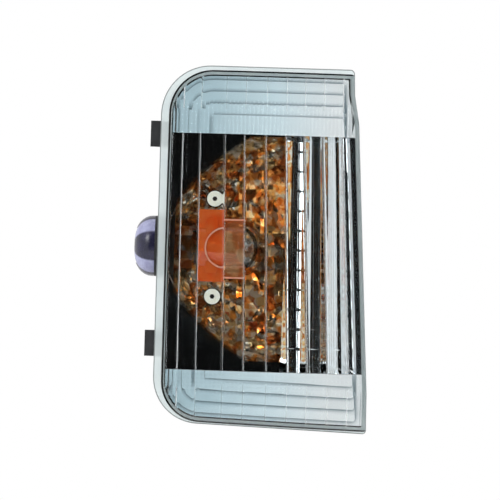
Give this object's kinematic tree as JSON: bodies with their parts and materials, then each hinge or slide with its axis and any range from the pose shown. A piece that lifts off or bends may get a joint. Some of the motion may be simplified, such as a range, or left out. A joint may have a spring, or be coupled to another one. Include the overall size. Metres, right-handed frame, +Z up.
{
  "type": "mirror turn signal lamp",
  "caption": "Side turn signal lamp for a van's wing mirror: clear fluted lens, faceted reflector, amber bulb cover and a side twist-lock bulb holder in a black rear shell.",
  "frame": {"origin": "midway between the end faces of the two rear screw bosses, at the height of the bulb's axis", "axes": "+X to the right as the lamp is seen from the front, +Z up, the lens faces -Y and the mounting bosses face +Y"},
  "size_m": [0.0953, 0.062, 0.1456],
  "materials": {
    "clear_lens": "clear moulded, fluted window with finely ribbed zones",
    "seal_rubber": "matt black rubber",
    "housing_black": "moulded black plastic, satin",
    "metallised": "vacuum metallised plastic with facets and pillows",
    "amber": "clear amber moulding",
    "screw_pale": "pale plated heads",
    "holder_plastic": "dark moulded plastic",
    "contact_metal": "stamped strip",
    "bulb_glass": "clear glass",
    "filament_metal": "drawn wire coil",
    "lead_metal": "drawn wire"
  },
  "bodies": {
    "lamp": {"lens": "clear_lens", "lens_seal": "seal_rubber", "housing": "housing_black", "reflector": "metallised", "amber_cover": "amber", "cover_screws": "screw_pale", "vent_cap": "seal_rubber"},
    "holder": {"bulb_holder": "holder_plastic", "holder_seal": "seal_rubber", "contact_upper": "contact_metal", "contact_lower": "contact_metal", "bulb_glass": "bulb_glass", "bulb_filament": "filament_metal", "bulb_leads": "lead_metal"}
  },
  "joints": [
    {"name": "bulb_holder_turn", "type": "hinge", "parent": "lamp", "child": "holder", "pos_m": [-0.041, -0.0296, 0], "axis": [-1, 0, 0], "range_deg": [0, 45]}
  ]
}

#####

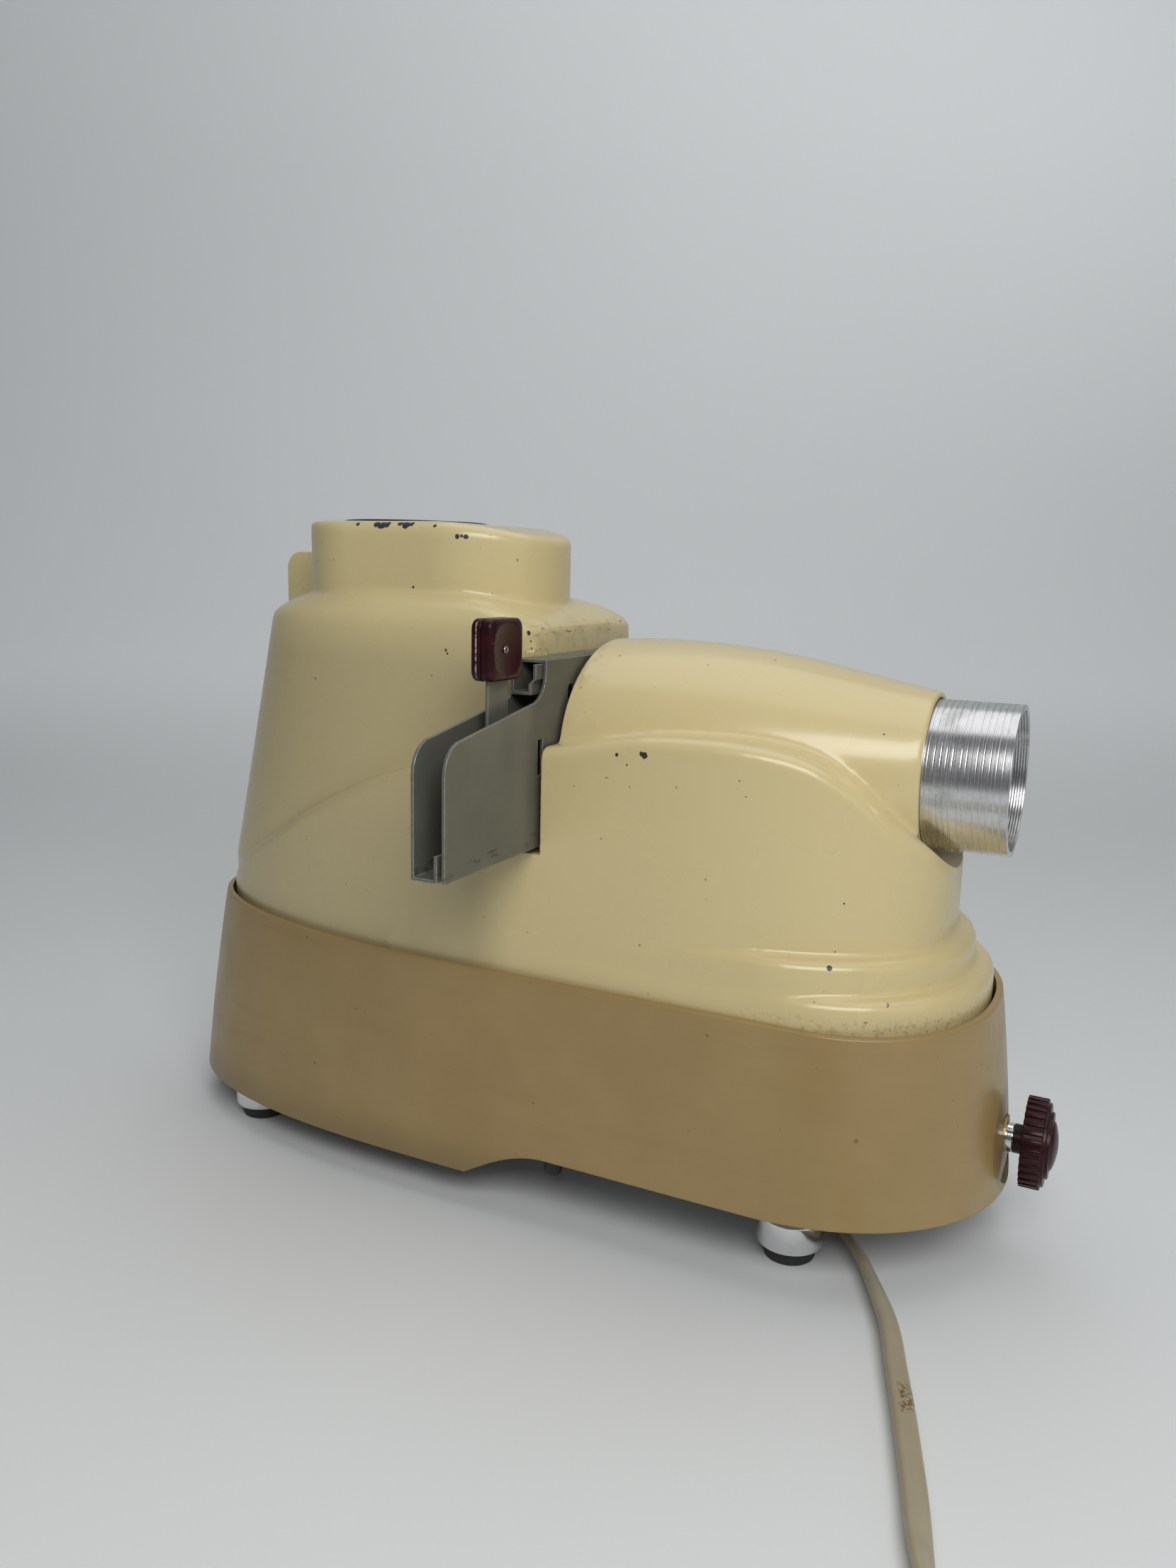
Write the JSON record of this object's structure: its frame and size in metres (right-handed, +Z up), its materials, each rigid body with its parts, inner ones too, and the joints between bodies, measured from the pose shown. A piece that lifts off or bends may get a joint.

#####

Check each line above for the word "joints", and copy the lines where it appears.

* **RESPONSE**
  "joints": [
Write the JSON record of this object's structure: its frame and size in metres (right-handed, +Z up), its materials, each rigid body with its parts, inner ones too, and the joints between bodies, measured from the pose shown. A piece that lifts off or bends may get a joint.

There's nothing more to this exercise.